- _Given records_:
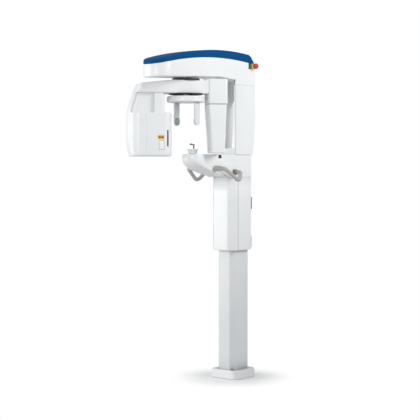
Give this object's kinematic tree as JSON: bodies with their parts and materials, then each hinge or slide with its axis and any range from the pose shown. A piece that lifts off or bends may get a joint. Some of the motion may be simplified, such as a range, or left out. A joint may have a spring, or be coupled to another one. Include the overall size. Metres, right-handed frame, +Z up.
{
  "type": "panoramic x-ray machine",
  "caption": "Floor-standing dental panoramic x-ray machine: a telescopic column, overhead arm with a domed cap, turning C-arm, head support, shelf and chin rest.",
  "frame": {"origin": "centre of the four floor anchors, on the floor under the column", "axes": "+Z up, -Y towards the patient, +Y towards the wall, +X the side with the emergency stop"},
  "size_m": [0.4679, 0.97, 2.2233],
  "materials": {
    "white_cover": "satin",
    "white_column": "satin",
    "blue_cap": "gloss",
    "grey_handle": "satin",
    "black_plastic": "satin",
    "steel": "brushed",
    "aluminium": "satin",
    "rubber": "matt",
    "glass": "clear",
    "red_plastic": "gloss",
    "yellow_plastic": "gloss",
    "green_plastic": "gloss",
    "grey_plastic": "satin",
    "board_green": "satin",
    "lead_grey": "matt",
    "carbon": "satin",
    "clear_plastic": "clear"
  },
  "bodies": {
    "column": {"floor_plate": "steel", "base_cover": "white_column", "fixed_column": "white_column", "guide_rails": "steel", "wall_bracket": "steel", "lift_actuator": "aluminium", "mains_inlet": "black_plastic"},
    "lift_stage": {"lift_middle_tube": "aluminium"},
    "carriage": {"lift_inner_tube": "steel", "lift_mast": "steel", "runner_blocks": "steel", "side_plates": "steel", "power_supply": "aluminium", "control_board": "board_green", "column_cover_front": "white_cover", "column_cover_sides": "white_cover", "cover_bottom_trim": "black_plastic", "spine_cover": "white_cover", "spine_rear_cover": "white_cover", "shelf_cover": "white_cover", "shelf_frame": "aluminium", "chin_rest": "clear_plastic", "handle_left": "grey_handle", "handle_right": "grey_handle", "button_bezel": "grey_plastic", "arm_cover": "white_cover", "top_cap": "blue_cap", "arm_frame": "steel", "head_support_post": "steel", "head_support_body": "white_cover", "switch_panel": "yellow_plastic"},
    "bite": {"bite_fork": "black_plastic"},
    "up_key": {"up_button": "black_plastic"},
    "down_key": {"down_button": "black_plastic"},
    "rotation_unit": {"slide_plate": "aluminium", "rotation_bearings": "steel", "rotation_motor": "steel", "drive_belt": "rubber"},
    "motor_wheel": {"motor_pulley": "aluminium"},
    "c_arm": {"c_arm_cover": "white_cover", "rotation_collar": "black_plastic", "rotation_shaft": "aluminium", "shaft_pulley": "aluminium", "c_arm_frame": "aluminium", "tube_head_cover": "white_cover", "tube_neck_cover": "white_cover", "tube_tank": "lead_grey", "xray_tube": "glass", "collimator": "lead_grey", "exit_window": "carbon", "tube_head_trim": "yellow_plastic", "sensor_cover_upper": "white_cover", "sensor_cover_lower": "white_cover", "sensor_trim": "grey_plastic", "sensor_window": "carbon", "sensor_board": "board_green"},
    "temple_left": {"temple_blade_left": "grey_plastic"},
    "temple_right": {"temple_blade_right": "grey_plastic"},
    "rocker": {"power_rocker": "green_plastic"},
    "stop_head": {"emergency_stop": "red_plastic"}
  },
  "joints": [
    {"name": "lift", "type": "slide", "parent": "column", "child": "carriage", "axis": [0, 0, 1], "range_m": [-0.63, 0.17]},
    {"name": "lift_stage_slide", "type": "slide", "parent": "column", "child": "lift_stage", "axis": [0, 0, 1], "range_m": [-0.316, 0.086]},
    {"name": "rotation_shift", "type": "slide", "parent": "carriage", "child": "rotation_unit", "axis": [0, 1, 0], "range_m": [-0.01, 0.01]},
    {"name": "c_arm_turn", "type": "hinge", "parent": "rotation_unit", "child": "c_arm", "pos_m": [0, -0.478, 2], "axis": [0, 0, 1], "range_deg": [-65, 135]},
    {"name": "motor_turn", "type": "hinge", "parent": "rotation_unit", "child": "motor_wheel", "pos_m": [0, -0.348, 2.11], "axis": [0, 0, 1], "range_deg": [-309.69, 637.81]},
    {"name": "temple_right_slide", "type": "slide", "parent": "carriage", "child": "temple_right", "axis": [1, 0, 0], "range_m": [-0.022, 0.002]},
    {"name": "temple_left_slide", "type": "slide", "parent": "carriage", "child": "temple_left", "axis": [-1, 0, 0], "range_m": [-0.022, 0.002]},
    {"name": "bite_lift", "type": "slide", "parent": "carriage", "child": "bite", "axis": [0, 0, 1], "range_m": [0, 0.06]},
    {"name": "emergency_press", "type": "slide", "parent": "carriage", "child": "stop_head", "axis": [-1, 0, 0], "range_m": [0, 0.004], "stiffness_N_per_m": 1500, "springref_m": -0.001},
    {"name": "rocker_tilt", "type": "hinge", "parent": "carriage", "child": "rocker", "pos_m": [0.106, 0.065, 2.135], "axis": [0, 1, 0], "range_deg": [-8, 8]},
    {"name": "up_press", "type": "slide", "parent": "carriage", "child": "up_key", "axis": [-1, 0, 0], "range_m": [0, 0.0015], "stiffness_N_per_m": 400, "springref_m": -0.001},
    {"name": "down_press", "type": "slide", "parent": "carriage", "child": "down_key", "axis": [-1, 0, 0], "range_m": [0, 0.0015], "stiffness_N_per_m": 400, "springref_m": -0.001}
  ],
  "couplings": [
    {"joint": "lift_stage_slide", "follows": "lift", "ratio": 0.5},
    {"joint": "motor_turn", "follows": "c_arm_turn", "ratio": 4.6875},
    {"joint": "temple_left_slide", "follows": "temple_right_slide", "ratio": 1}
  ]
}
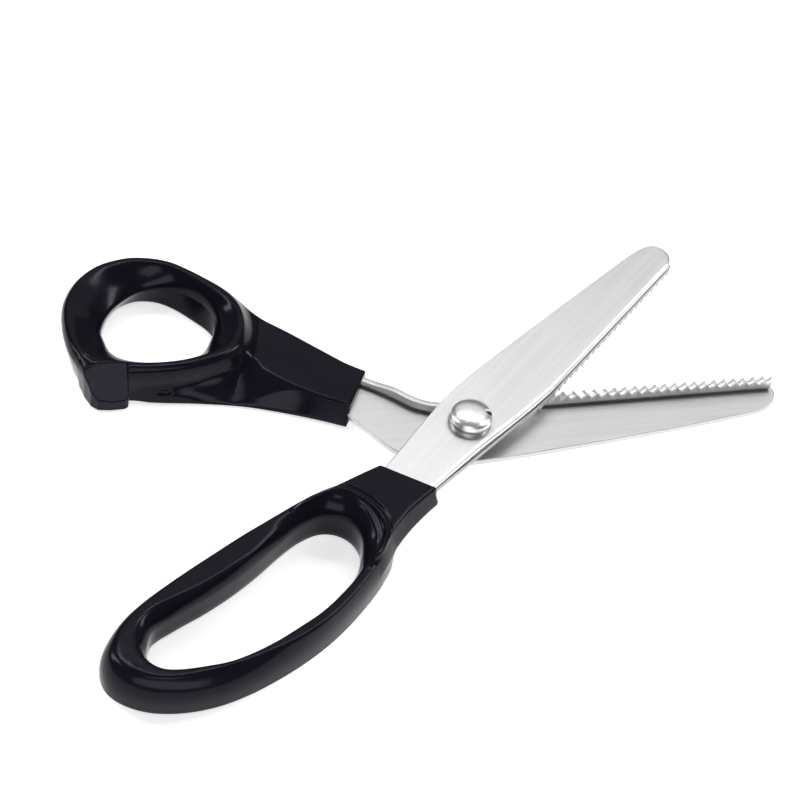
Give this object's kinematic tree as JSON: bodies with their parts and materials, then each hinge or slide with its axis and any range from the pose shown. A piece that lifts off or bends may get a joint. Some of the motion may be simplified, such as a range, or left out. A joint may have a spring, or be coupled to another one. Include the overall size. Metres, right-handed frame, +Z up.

- _What this task involves_:
The records above should be repeated in full, exactly as given.

- _Worked answer_:
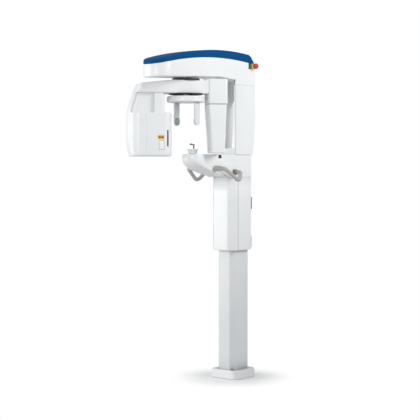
Give this object's kinematic tree as JSON: bodies with their parts and materials, then each hinge or slide with its axis and any range from the pose shown. A piece that lifts off or bends may get a joint. Some of the motion may be simplified, such as a range, or left out. A joint may have a spring, or be coupled to another one. Include the overall size. Metres, right-handed frame, +Z up.
{
  "type": "panoramic x-ray machine",
  "caption": "Floor-standing dental panoramic x-ray machine: a telescopic column, overhead arm with a domed cap, turning C-arm, head support, shelf and chin rest.",
  "frame": {"origin": "centre of the four floor anchors, on the floor under the column", "axes": "+Z up, -Y towards the patient, +Y towards the wall, +X the side with the emergency stop"},
  "size_m": [0.4679, 0.97, 2.2233],
  "materials": {
    "white_cover": "satin",
    "white_column": "satin",
    "blue_cap": "gloss",
    "grey_handle": "satin",
    "black_plastic": "satin",
    "steel": "brushed",
    "aluminium": "satin",
    "rubber": "matt",
    "glass": "clear",
    "red_plastic": "gloss",
    "yellow_plastic": "gloss",
    "green_plastic": "gloss",
    "grey_plastic": "satin",
    "board_green": "satin",
    "lead_grey": "matt",
    "carbon": "satin",
    "clear_plastic": "clear"
  },
  "bodies": {
    "column": {"floor_plate": "steel", "base_cover": "white_column", "fixed_column": "white_column", "guide_rails": "steel", "wall_bracket": "steel", "lift_actuator": "aluminium", "mains_inlet": "black_plastic"},
    "lift_stage": {"lift_middle_tube": "aluminium"},
    "carriage": {"lift_inner_tube": "steel", "lift_mast": "steel", "runner_blocks": "steel", "side_plates": "steel", "power_supply": "aluminium", "control_board": "board_green", "column_cover_front": "white_cover", "column_cover_sides": "white_cover", "cover_bottom_trim": "black_plastic", "spine_cover": "white_cover", "spine_rear_cover": "white_cover", "shelf_cover": "white_cover", "shelf_frame": "aluminium", "chin_rest": "clear_plastic", "handle_left": "grey_handle", "handle_right": "grey_handle", "button_bezel": "grey_plastic", "arm_cover": "white_cover", "top_cap": "blue_cap", "arm_frame": "steel", "head_support_post": "steel", "head_support_body": "white_cover", "switch_panel": "yellow_plastic"},
    "bite": {"bite_fork": "black_plastic"},
    "up_key": {"up_button": "black_plastic"},
    "down_key": {"down_button": "black_plastic"},
    "rotation_unit": {"slide_plate": "aluminium", "rotation_bearings": "steel", "rotation_motor": "steel", "drive_belt": "rubber"},
    "motor_wheel": {"motor_pulley": "aluminium"},
    "c_arm": {"c_arm_cover": "white_cover", "rotation_collar": "black_plastic", "rotation_shaft": "aluminium", "shaft_pulley": "aluminium", "c_arm_frame": "aluminium", "tube_head_cover": "white_cover", "tube_neck_cover": "white_cover", "tube_tank": "lead_grey", "xray_tube": "glass", "collimator": "lead_grey", "exit_window": "carbon", "tube_head_trim": "yellow_plastic", "sensor_cover_upper": "white_cover", "sensor_cover_lower": "white_cover", "sensor_trim": "grey_plastic", "sensor_window": "carbon", "sensor_board": "board_green"},
    "temple_left": {"temple_blade_left": "grey_plastic"},
    "temple_right": {"temple_blade_right": "grey_plastic"},
    "rocker": {"power_rocker": "green_plastic"},
    "stop_head": {"emergency_stop": "red_plastic"}
  },
  "joints": [
    {"name": "lift", "type": "slide", "parent": "column", "child": "carriage", "axis": [0, 0, 1], "range_m": [-0.63, 0.17]},
    {"name": "lift_stage_slide", "type": "slide", "parent": "column", "child": "lift_stage", "axis": [0, 0, 1], "range_m": [-0.316, 0.086]},
    {"name": "rotation_shift", "type": "slide", "parent": "carriage", "child": "rotation_unit", "axis": [0, 1, 0], "range_m": [-0.01, 0.01]},
    {"name": "c_arm_turn", "type": "hinge", "parent": "rotation_unit", "child": "c_arm", "pos_m": [0, -0.478, 2], "axis": [0, 0, 1], "range_deg": [-65, 135]},
    {"name": "motor_turn", "type": "hinge", "parent": "rotation_unit", "child": "motor_wheel", "pos_m": [0, -0.348, 2.11], "axis": [0, 0, 1], "range_deg": [-309.69, 637.81]},
    {"name": "temple_right_slide", "type": "slide", "parent": "carriage", "child": "temple_right", "axis": [1, 0, 0], "range_m": [-0.022, 0.002]},
    {"name": "temple_left_slide", "type": "slide", "parent": "carriage", "child": "temple_left", "axis": [-1, 0, 0], "range_m": [-0.022, 0.002]},
    {"name": "bite_lift", "type": "slide", "parent": "carriage", "child": "bite", "axis": [0, 0, 1], "range_m": [0, 0.06]},
    {"name": "emergency_press", "type": "slide", "parent": "carriage", "child": "stop_head", "axis": [-1, 0, 0], "range_m": [0, 0.004], "stiffness_N_per_m": 1500, "springref_m": -0.001},
    {"name": "rocker_tilt", "type": "hinge", "parent": "carriage", "child": "rocker", "pos_m": [0.106, 0.065, 2.135], "axis": [0, 1, 0], "range_deg": [-8, 8]},
    {"name": "up_press", "type": "slide", "parent": "carriage", "child": "up_key", "axis": [-1, 0, 0], "range_m": [0, 0.0015], "stiffness_N_per_m": 400, "springref_m": -0.001},
    {"name": "down_press", "type": "slide", "parent": "carriage", "child": "down_key", "axis": [-1, 0, 0], "range_m": [0, 0.0015], "stiffness_N_per_m": 400, "springref_m": -0.001}
  ],
  "couplings": [
    {"joint": "lift_stage_slide", "follows": "lift", "ratio": 0.5},
    {"joint": "motor_turn", "follows": "c_arm_turn", "ratio": 4.6875},
    {"joint": "temple_left_slide", "follows": "temple_right_slide", "ratio": 1}
  ]
}
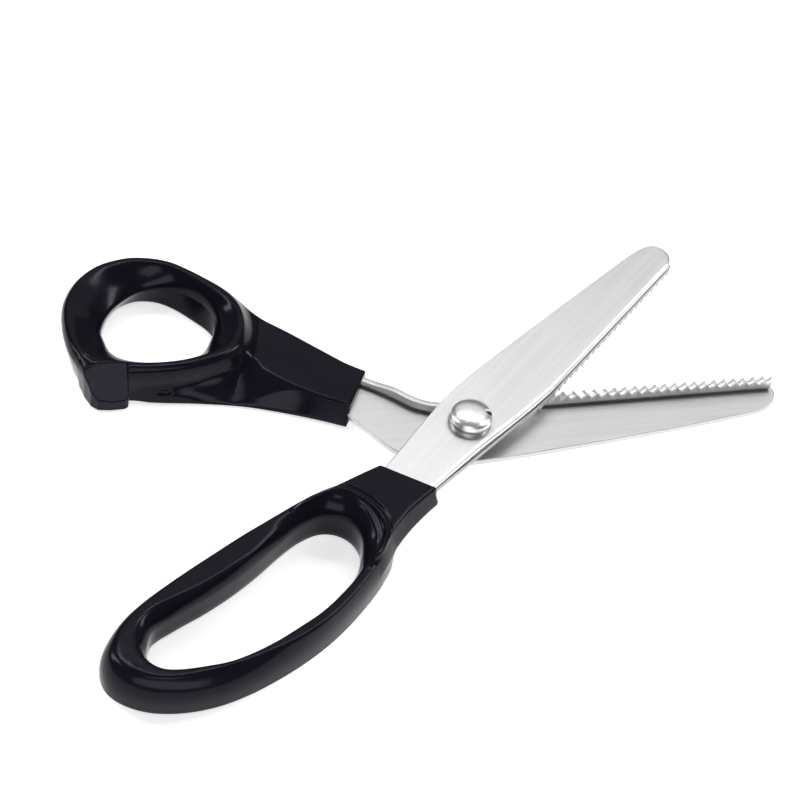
Give this object's kinematic tree as JSON: bodies with their parts and materials, then each hinge or slide with its axis and any range from the pose shown. A piece that lifts off or bends may get a joint. Some of the motion may be simplified, such as a range, or left out. A joint may have a spring, or be coupled to another one. Include the overall size. Metres, right-handed frame, +Z up.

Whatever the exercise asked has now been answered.